Watch a toddler closely, and you can almost see him or her making sensory and information connections by the minute. Everything is adventure and discovery. “This goes there. That does this. OK, I get it now.” Snap. Smile. Unsnap. Frown. Big learning is happening—and fast.
A UNICEF post on brain development, notes that in the first few years of life, “neurons form new connections at the astounding rate of 700-1000 per second.” Clearly, the seeds of learning sprout with Jack-in-the-Beanstalk swiftness.

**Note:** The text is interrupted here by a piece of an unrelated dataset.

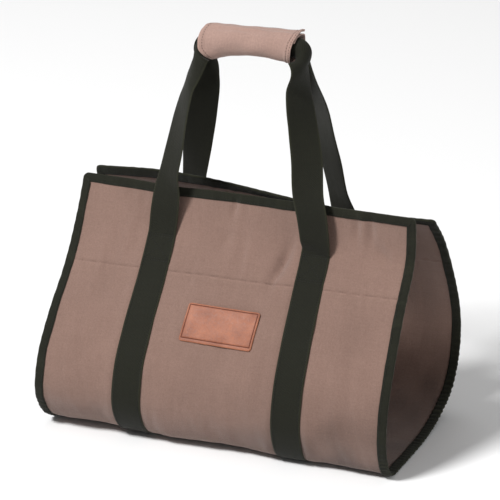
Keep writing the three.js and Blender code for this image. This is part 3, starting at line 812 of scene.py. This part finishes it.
def binding_tape():
    out_face = GAP + BINDING_WALL
    in_face = -CANVAS_WALL - GAP - BINDING_WALL
    middle = (out_face + in_face) / 2
    half = (out_face - in_face) / 2
    bend = [(half * (1 - math.sin(a)), middle + half * math.cos(a)) for a in np.linspace(0, math.pi, 7)]
    inner_half = half - BINDING_WALL
    inner_bend = [
        (half - inner_half * math.sin(a), middle - inner_half * math.cos(a))
        for a in np.linspace(0, math.pi, 5)
    ]
    # section of the folded tape as (inwards from the edge, off the cloth), from the front lip round
    lip = BINDING_WIDTH
    profile = [(lip, GAP + 0.12), (lip + 0.15, GAP + 0.5), (lip - 0.25, out_face - 0.08)]
    profile += [(9.6, out_face), (6.4, out_face)]
    profile += bend
    profile += [(6.4, in_face), (9.6, in_face)]
    profile += [(lip - 0.25, in_face + 0.08), (lip + 0.15, -CANVAS_WALL - GAP - 0.5)]
    profile += [(lip, -CANVAS_WALL - GAP - 0.12), (6.0, -CANVAS_WALL - GAP)]
    profile += inner_bend
    profile += [(6.0, GAP)]
    columns, runs = [], []
    edge_x, edge_s = tape_path(0.0)
    edge = bare_canvas(edge_x, edge_s)
    run = run_of(edge)
    on_side = smoothstep(np.abs(edge_x), HALF_LENGTH - 3, HALF_LENGTH - 0.5)
    bent = smoothstep(edge_s, 295, 335) * smoothstep(WRAP - edge_s, 200, 330) * on_side
    phase = run / 7.4 * 2 * math.pi + 2.4 * ripple(run, 0 * run, 41, 60.0)
    gather = (0.08 + 0.62 * bent) * np.sin(phase) + 0.14 * ripple(run, 0 * run, 43, 23.0)
    edge_wave = 0.75 * bent * np.sin(phase + 1.2) + 0.25 * bent * ripple(run, 0 * run, 44, 9.0)
    for inward, off in profile:
        wander = 0.35 * ripple(run, 0 * run, 47, 55.0) if inward > 9 else 0.0
        x, s = tape_path(inward)
        outside = 1.0 if off > middle else -1.0
        swell = smoothstep(inward, 0.5, 6.0) * outside
        lift = off + gather * swell * (1.0 if abs(off) > 1.0 or inward > 11.5 else 0.35)
        if outside > 0:
            lift = np.maximum(lift, GAP * 0.4)
        else:
            lift = np.minimum(lift, -CANVAS_WALL - GAP * 0.4)
        wave = edge_wave * (1 - inward / BINDING_WIDTH)
        shift_x = np.where(np.abs(edge_x) > HALF_LENGTH - 1, -np.sign(edge_x) * (wander + wave), 0.0)
        shift_s = np.where(np.abs(edge_x) < HALF_LENGTH - 8, np.sign(WRAP / 2 - edge_s) * wander, 0.0)
        columns.append(off_canvas(x + shift_x, s + shift_s, lift))
        runs.append(run)
    rings = np.stack(columns, axis=1)
    across = np.array([inward if off > middle else -inward for inward, off in profile])
    coordinates = np.stack([np.broadcast_to(across, rings.shape[:2]), np.stack(runs, axis=1)], axis=-1)
    # painted highlight and shade: the tape is lighter on the crests of its gathers and darker in their
    # troughs
    crest = np.broadcast_to((gather * 0.45)[:, None], rings.shape[:2])
    fold = np.array([0.22 if inward < 0.9 else 0.0 for inward, _ in profile])
    tone = crest + fold[None, :]
    piece = profile_tube("binding_tape", rings, coordinates, tape_cloth, True, tone)
    return keep(piece, "binding", "binding_front", "binding_back", "binding_left", "binding_right")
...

From a parent’s point of view, that means just about every experience becomes a teachable moment, whether bath time, snack time, or before-nap reading time. Using that time well adds up. A 2013 post by Anya Kamenetz for Fast Company, based on a report from Common Sense Media, cited that 75% of kids under age 8 had used a mobile device, including “38% of babies under two years old,” a figure that was up from one in 10 just two years earlier.
Finding the best device possible for the littlest learners is important. For example, the Little Scholar® tablet is uniquely designed for children in preschool, kindergarten, and first grade. It builds readiness skills to last a lifetime, and kids will have a blast mastering math, reading, spelling, and more, with over 200 preloaded apps, videos, e-books, and songs. The tablet also includes Charlie & Company™, an interactive, educational series for kids 3 to 5, starring Charlie the Golden Retriever and his best friend and “Anywhere Teacher” Miss Ellie.
For a different digital learning destination Bumble Bear: The Beeginning (iOS eBook) offers a charming e-storybook experience, beginning as a read-to experience for infants as young as 6 months, and then becoming a more independent adventure for toddlers. Turn on narration and page-turning for a little extra help or turn them off for more self-directed entertainment. The storybook also includes a “paper doll” play activity at the end. Little one can dress up Bumble Bear in clothes and whimsical accessories by dragging them across the screen and putting them on Bumble Bear!
However, even in the 21st century, not all learning begins with “e” for electronic. PBS Parents’ Baby & Toddler Math Milestones points out that “By the middle of the second year, most children will begin to see patterns in their environment. They will understand, for example, that night and day follow a continuous cycle. They also are becoming aware of man-made patterns, such as color patterns in a rug or tiles on a floor.”
Learning products designed for toddlers, whether early workbooks that combine coloring, tracing, and sticker play, or game cards that encourage playful completion, capitalize on pattern recognition en route to teaching ABCs, shapes, colors, and much more. They stimulate the senses as they build essential language, number, and perception skills. Plus, activities as basic as coloring and sticker play also sharpen fine motor skills and eye-hand coordination.
Help channel toddlers’ natural curiosity and supercharged brain development into playful, productive learning activities.